Offering a vivid look into the lives of physique entrepreneurs and their customers, and presenting a wealth of illustrations, Buying Gay explores the connections—and tensions—between the market and the movement. With circulation rates many times higher than the openly political “homophile” magazines, physique magazines were the largest gay media outlets of their time. This network of producers and consumers helped foster a gay community and upend censorship laws, paving the way for open expression. Physique entrepreneurs were at the center of legal struggles, especially against the U.S. Post Office, including the court victory that allowed full-frontal male nudity and open homoeroticism. Buying Gay reconceives the history of the gay rights movement and shows how consumer culture helped create community and a site for resistance.
PUBLISHERS WEEKLY
In this intelligent work, historian Johnson (The Lavender Scare) explores what he terms "the Physique Era" in American gay history, spanning 1951 through 1967, when now nearly forgotten bodybuilding beefcake magazines fostered a virtual community for gay men. Johnson makes a compelling case that, in contrast to the academic tendency to dismiss physique magazines as mere artifacts of closeted life, physique entrepreneurs went on to found other businesses and ultimately created "a gay market, by and for gay people" that "was crucial to the emergence and success of a gay movement," wedding capitalism and social justice.

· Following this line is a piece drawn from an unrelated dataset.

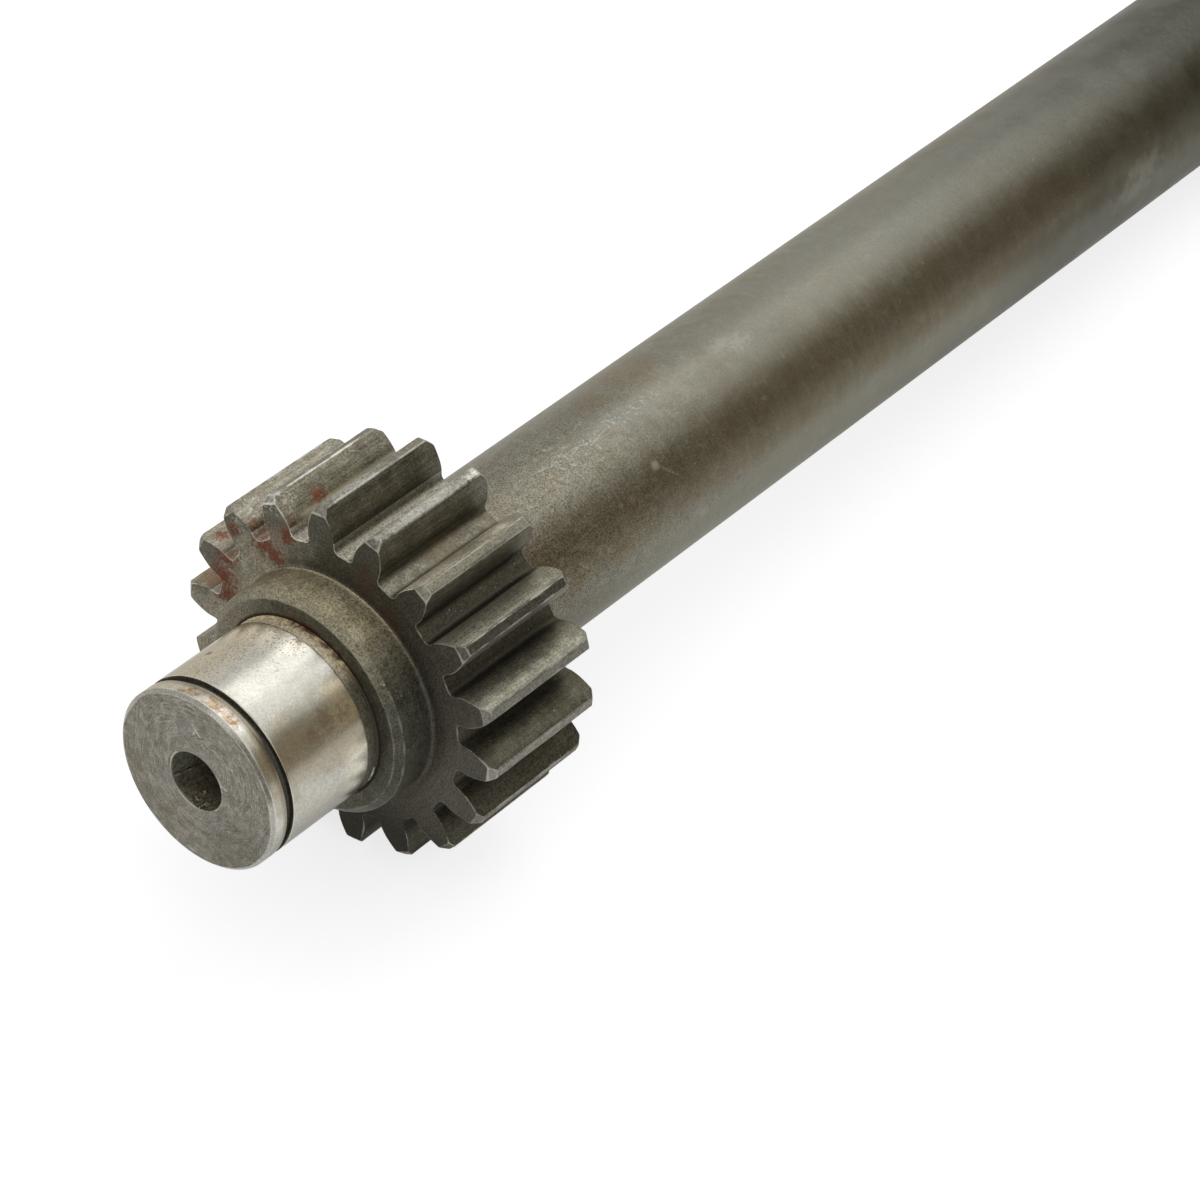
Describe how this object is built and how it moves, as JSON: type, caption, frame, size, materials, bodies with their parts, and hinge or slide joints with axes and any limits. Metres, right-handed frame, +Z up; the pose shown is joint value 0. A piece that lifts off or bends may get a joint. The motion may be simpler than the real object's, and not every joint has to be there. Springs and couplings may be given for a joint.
{
  "type": "power take-off stub shaft",
  "caption": "Drive shaft with a spur pinion cut on it, a collar, and a ground bearing journal with a retaining-ring groove and a drilled end.",
  "frame": {"origin": "centre of the bearing journal's end face, on the shaft axis", "axes": "+X along the shaft axis from the journal end towards the plain end, +Z up with one tooth space straight up and one straight down"},
  "size_m": [0.38, 0.071, 0.0702],
  "materials": {
    "steel": "heat-treated grey steel, ground bright on the bearing journal"
  },
  "bodies": {
    "root": {"pto_stub_shaft": "steel"}
  },
  "joints": []
}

The book profiles various enterprises, among them the bodybuilding magazine Physique Pictorial; the Cory Book Service, a gay book of the month club; the Grecian Guild, a gay social fraternity; the Adonis club, a pen pal service; Lynn Womack's physique periodical and gay novel publishing and distribution "empire"; and Directory Services, Inc., which provided gay business directories (for example, lists of gay bars) and later furniture, books, greeting cards, and photo developing services, becoming profitable enough to finance (and win) a legal fight for the right to free expression in 1967. Johnson draws on archival evidence and original interviews in prose that remains accessible even as it demonstrates his scholarly chops. This excellent history brings to light a little-known subject with a well-supported, unusual argument. Illus.